Saved entries
>> begin
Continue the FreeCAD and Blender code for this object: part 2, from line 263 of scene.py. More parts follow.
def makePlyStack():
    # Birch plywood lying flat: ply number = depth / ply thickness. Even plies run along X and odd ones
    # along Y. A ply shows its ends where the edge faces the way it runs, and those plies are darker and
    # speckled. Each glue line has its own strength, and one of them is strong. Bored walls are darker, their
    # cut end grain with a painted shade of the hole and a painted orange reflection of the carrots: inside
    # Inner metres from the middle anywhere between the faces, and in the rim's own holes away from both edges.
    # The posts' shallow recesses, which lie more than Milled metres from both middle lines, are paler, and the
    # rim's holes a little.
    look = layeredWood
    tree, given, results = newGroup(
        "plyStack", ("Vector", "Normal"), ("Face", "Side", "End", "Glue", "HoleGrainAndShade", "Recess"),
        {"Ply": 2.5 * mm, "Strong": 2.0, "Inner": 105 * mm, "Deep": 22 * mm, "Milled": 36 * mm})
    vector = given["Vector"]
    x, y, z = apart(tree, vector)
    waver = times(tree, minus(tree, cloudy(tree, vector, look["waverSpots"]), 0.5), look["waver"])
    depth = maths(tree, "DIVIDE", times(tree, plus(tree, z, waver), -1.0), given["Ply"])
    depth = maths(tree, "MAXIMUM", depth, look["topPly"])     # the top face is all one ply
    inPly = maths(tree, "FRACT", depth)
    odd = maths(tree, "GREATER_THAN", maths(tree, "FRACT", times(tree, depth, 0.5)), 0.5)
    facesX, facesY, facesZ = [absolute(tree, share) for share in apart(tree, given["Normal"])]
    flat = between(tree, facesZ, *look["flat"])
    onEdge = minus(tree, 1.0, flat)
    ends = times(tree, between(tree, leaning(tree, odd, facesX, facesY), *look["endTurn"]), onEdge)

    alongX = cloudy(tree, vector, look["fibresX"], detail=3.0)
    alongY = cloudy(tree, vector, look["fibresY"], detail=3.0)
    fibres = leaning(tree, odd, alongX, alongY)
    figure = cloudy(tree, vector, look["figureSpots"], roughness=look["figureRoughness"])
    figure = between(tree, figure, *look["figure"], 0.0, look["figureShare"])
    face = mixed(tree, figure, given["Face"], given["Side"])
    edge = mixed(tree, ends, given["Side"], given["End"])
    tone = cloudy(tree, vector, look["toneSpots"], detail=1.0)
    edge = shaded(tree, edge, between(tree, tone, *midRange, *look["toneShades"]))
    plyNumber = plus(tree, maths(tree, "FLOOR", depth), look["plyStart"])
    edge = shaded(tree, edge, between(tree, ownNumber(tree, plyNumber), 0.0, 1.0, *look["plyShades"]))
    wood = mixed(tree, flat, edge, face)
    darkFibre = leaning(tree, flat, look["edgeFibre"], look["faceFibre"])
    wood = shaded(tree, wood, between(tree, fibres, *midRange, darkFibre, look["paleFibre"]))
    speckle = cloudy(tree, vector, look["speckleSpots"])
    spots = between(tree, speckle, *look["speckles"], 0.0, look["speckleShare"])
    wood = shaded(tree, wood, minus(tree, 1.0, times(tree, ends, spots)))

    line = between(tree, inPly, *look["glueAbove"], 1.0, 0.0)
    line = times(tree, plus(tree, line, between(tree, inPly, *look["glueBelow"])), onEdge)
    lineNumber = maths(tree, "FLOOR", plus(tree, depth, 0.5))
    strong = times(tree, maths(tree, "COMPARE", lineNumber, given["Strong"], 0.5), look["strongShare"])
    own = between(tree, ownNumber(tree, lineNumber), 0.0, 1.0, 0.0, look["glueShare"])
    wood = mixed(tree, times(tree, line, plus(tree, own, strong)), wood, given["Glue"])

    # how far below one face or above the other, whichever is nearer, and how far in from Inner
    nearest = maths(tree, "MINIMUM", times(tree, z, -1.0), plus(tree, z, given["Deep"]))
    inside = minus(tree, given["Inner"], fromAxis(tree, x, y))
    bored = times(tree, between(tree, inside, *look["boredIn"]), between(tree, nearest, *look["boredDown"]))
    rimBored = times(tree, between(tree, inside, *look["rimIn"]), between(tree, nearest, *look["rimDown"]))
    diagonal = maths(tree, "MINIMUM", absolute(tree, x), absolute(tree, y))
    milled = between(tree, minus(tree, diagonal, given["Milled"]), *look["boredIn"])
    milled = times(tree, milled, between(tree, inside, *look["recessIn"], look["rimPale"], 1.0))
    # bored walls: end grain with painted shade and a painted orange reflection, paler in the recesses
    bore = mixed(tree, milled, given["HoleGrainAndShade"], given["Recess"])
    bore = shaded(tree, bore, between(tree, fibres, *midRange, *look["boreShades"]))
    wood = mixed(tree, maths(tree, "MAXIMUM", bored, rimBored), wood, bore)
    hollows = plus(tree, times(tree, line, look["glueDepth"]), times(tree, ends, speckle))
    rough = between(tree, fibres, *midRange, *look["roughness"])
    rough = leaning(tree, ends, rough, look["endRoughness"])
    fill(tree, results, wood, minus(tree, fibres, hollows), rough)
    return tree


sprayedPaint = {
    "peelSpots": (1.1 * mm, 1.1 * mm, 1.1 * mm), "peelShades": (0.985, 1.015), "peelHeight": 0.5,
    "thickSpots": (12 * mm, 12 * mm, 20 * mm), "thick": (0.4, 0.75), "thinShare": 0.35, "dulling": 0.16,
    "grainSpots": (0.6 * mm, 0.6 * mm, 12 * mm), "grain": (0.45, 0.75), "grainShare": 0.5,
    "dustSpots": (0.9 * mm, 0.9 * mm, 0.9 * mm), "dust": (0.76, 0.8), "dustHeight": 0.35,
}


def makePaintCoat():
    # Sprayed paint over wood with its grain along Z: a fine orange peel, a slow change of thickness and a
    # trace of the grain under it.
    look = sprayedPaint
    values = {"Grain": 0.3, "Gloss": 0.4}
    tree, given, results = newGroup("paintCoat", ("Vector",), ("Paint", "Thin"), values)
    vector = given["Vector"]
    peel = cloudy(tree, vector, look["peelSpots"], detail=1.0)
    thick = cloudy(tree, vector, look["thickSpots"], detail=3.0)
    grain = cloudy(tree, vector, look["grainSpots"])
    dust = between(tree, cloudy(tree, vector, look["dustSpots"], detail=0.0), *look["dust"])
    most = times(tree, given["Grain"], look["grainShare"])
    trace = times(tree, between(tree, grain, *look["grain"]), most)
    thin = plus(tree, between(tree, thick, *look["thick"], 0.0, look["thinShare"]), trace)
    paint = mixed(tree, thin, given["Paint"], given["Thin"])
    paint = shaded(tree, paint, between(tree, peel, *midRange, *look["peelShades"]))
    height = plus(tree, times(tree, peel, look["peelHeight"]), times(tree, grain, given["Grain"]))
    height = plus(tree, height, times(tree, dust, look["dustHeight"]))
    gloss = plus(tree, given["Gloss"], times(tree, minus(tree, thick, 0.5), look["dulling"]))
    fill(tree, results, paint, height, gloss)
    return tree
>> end
>> begin
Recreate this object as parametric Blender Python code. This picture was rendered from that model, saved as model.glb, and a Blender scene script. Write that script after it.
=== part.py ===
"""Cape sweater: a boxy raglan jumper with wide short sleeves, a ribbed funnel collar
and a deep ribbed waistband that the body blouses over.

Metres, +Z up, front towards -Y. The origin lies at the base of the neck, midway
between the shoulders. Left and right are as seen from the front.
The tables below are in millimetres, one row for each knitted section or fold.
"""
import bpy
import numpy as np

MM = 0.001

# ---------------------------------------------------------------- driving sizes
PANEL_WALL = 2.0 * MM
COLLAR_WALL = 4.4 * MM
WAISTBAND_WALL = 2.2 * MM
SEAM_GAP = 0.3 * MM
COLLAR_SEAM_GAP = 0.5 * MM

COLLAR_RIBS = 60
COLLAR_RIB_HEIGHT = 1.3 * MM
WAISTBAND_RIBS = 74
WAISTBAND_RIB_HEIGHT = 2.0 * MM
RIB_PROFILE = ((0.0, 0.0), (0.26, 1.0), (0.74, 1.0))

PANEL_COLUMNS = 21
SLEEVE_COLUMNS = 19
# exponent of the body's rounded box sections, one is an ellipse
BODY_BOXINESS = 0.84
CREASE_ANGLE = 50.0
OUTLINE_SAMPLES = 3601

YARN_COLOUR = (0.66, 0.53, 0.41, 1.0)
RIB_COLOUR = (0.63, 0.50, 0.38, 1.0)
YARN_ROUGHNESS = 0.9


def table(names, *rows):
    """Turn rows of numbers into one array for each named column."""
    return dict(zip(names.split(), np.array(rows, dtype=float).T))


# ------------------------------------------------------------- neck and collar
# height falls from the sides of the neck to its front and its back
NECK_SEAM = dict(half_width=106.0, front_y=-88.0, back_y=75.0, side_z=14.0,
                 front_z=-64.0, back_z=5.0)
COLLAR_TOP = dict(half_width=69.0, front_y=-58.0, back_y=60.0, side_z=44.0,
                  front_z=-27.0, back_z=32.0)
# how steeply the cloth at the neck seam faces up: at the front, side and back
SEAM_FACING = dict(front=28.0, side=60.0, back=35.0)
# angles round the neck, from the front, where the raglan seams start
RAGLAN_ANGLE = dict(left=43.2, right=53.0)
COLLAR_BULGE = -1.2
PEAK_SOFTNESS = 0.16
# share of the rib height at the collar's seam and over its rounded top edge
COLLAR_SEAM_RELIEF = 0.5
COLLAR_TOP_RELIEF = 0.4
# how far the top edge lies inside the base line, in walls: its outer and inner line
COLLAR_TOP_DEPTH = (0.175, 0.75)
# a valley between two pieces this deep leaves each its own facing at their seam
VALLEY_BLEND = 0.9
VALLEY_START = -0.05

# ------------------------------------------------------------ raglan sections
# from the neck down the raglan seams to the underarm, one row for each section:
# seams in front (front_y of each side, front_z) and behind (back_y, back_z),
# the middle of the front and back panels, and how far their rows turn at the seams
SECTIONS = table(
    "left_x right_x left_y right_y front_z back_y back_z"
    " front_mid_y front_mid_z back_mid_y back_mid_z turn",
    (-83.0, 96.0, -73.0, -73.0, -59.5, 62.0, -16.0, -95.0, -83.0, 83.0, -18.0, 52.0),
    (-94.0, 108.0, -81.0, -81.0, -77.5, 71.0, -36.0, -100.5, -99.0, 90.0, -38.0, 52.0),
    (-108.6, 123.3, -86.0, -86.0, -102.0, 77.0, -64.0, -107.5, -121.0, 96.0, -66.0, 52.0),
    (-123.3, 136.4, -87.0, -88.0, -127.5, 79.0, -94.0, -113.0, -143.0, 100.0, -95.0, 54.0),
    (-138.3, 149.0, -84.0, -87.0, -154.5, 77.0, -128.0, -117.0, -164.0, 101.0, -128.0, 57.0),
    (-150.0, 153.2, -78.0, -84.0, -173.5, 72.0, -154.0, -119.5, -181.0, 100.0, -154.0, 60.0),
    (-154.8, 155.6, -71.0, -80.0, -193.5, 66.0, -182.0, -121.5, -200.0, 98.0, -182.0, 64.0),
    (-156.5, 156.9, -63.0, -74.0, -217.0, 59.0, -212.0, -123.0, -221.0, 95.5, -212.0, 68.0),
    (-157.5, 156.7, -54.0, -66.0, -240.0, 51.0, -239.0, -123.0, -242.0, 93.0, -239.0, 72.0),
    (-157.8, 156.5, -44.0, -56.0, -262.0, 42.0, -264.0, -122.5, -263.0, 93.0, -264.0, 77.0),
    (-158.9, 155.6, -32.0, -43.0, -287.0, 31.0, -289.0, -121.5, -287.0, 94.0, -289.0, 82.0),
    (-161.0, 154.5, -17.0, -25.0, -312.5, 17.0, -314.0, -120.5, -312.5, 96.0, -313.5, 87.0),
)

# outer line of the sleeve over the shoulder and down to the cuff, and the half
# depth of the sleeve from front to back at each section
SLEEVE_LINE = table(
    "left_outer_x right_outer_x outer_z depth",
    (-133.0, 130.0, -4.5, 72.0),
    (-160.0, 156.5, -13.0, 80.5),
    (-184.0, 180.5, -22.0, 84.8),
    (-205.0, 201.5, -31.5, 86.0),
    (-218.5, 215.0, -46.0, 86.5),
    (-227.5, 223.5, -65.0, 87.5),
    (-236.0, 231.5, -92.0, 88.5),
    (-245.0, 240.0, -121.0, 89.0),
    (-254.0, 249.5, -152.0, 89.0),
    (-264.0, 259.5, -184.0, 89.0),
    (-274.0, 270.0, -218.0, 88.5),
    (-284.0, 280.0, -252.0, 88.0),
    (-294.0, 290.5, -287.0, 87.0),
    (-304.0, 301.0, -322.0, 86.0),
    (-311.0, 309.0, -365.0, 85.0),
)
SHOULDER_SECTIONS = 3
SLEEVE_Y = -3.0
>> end
▶ [Problem requirements]
The required output is an exact reproduction of the lines starting at the one that contains "Recreate this object" and ending at the one that contains "and a deep ribbed". Both boundary lines belong to it.

▶ [Solution]
Recreate this object as parametric Blender Python code. This picture was rendered from that model, saved as model.glb, and a Blender scene script. Write that script after it.
=== part.py ===
"""Cape sweater: a boxy raglan jumper with wide short sleeves, a ribbed funnel collar
and a deep ribbed waistband that the body blouses over.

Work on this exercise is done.